Hi Nina!
This is a great question. The "within subject effect" indicates that individuals in your sample tend to vary on their score for your DV across the measures (as the name indicates, it examines "within-person/subject" variability).
The other table (which sounds like it is the between-subjects effect) indicates that there may be variability across the three measurement occasions (not taking into account the within-person effect). This is somewhat similar to just grouping the results into the three measurement occasions and seeing if there are mean differences across the occasions, but this may not be a great idea, because that ignores the fact that the measurements are not independent.
I hope that helps!
Hello!
I'm hoping maybe someone can help me interpret two different tables in my SPSS output. I ran a single-factor, repeated measures (3x), multivariate (2 dependent variables) experiment. The repeated measures are not points in time, but rather levels of the factor. N = 37
I ran a MANOVA to see if the levels of the factor have an effect on my two variables.

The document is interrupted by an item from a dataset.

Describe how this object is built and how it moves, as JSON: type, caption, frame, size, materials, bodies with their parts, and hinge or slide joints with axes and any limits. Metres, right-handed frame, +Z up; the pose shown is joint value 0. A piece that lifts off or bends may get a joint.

SPSS has given me two tables, both with significant results, but different error degrees of freedom.
One of the tables is titled "within subject effect" and has an error df of 142. And the other table is titled according to the name of my factor and has an error df of 33.
What is the difference between these two types of output? Since I only ran the experiment with repeated measures to reduce the number of subjects I needed, I'm assuming the "within subjects effect" is less interesting for me. Please correct me if I'm wrong!